» Material provided:
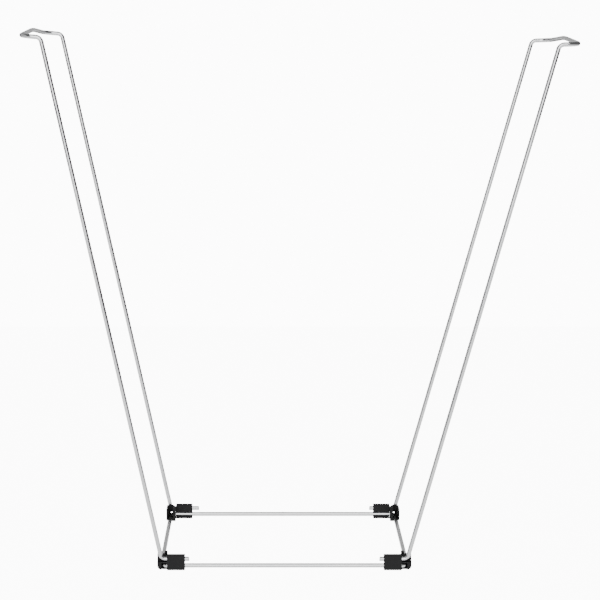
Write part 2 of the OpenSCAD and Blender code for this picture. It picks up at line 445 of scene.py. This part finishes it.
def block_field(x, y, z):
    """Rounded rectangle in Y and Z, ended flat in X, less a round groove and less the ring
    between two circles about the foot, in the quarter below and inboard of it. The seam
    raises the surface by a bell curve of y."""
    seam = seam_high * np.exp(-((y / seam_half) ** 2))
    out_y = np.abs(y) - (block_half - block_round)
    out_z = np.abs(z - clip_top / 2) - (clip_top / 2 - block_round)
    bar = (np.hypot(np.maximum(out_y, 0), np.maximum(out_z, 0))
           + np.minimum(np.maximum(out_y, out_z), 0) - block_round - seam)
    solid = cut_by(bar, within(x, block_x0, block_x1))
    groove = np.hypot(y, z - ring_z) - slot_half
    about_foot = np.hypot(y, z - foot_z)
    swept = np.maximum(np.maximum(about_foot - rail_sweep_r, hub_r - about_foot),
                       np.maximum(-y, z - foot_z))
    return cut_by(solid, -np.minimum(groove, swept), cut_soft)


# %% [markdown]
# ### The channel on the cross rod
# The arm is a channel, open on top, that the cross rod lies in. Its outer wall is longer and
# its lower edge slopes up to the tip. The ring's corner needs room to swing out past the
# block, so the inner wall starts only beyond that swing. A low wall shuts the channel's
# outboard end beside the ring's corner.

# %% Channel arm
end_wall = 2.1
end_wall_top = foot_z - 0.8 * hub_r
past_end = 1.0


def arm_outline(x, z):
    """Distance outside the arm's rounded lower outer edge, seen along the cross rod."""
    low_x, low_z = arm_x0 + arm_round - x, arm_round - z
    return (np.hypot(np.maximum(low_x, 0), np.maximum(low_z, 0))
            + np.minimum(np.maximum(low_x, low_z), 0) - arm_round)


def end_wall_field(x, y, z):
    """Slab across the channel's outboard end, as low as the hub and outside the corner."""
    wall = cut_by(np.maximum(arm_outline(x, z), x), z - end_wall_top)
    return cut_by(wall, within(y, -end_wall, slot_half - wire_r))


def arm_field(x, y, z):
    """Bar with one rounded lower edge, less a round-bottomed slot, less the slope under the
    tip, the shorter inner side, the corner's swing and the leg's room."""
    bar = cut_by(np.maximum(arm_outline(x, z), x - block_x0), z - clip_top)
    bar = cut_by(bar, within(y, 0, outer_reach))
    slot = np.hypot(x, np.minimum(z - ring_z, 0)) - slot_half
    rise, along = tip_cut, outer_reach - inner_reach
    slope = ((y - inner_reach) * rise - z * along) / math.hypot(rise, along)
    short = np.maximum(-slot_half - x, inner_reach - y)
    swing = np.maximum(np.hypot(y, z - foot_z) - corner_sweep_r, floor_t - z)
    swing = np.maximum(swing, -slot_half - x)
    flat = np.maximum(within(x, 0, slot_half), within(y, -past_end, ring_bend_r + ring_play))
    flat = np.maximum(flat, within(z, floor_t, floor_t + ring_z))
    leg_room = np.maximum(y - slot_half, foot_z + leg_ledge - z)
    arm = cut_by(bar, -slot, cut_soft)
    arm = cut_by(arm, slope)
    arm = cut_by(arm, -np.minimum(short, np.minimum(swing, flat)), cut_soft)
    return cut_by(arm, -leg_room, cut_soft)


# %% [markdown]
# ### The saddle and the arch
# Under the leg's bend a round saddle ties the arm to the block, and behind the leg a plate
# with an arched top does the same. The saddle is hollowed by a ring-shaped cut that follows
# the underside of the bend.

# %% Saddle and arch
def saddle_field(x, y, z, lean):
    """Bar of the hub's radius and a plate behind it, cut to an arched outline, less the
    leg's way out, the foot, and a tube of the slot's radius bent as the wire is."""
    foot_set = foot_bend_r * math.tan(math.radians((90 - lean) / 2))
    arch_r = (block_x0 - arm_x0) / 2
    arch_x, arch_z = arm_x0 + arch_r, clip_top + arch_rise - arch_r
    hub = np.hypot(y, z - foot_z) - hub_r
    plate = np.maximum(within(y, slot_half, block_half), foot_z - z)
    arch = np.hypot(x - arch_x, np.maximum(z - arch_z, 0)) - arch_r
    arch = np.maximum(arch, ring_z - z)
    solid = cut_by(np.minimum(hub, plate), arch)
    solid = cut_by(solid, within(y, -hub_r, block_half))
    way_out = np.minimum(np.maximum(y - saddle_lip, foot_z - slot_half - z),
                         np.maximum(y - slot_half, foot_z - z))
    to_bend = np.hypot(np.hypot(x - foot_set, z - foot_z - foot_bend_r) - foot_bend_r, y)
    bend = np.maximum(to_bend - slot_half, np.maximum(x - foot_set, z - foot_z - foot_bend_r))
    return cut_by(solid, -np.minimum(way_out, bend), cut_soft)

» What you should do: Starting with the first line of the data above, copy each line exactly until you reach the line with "return cut_by(solid, -np.minimum(groove, swept), cut_soft)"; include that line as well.

» Problem solution:
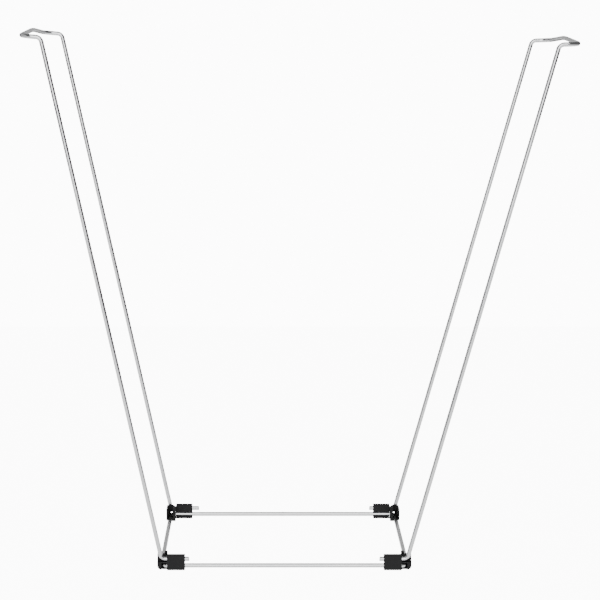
Write part 2 of the OpenSCAD and Blender code for this picture. It picks up at line 445 of scene.py. This part finishes it.
def block_field(x, y, z):
    """Rounded rectangle in Y and Z, ended flat in X, less a round groove and less the ring
    between two circles about the foot, in the quarter below and inboard of it. The seam
    raises the surface by a bell curve of y."""
    seam = seam_high * np.exp(-((y / seam_half) ** 2))
    out_y = np.abs(y) - (block_half - block_round)
    out_z = np.abs(z - clip_top / 2) - (clip_top / 2 - block_round)
    bar = (np.hypot(np.maximum(out_y, 0), np.maximum(out_z, 0))
           + np.minimum(np.maximum(out_y, out_z), 0) - block_round - seam)
    solid = cut_by(bar, within(x, block_x0, block_x1))
    groove = np.hypot(y, z - ring_z) - slot_half
    about_foot = np.hypot(y, z - foot_z)
    swept = np.maximum(np.maximum(about_foot - rail_sweep_r, hub_r - about_foot),
                       np.maximum(-y, z - foot_z))
    return cut_by(solid, -np.minimum(groove, swept), cut_soft)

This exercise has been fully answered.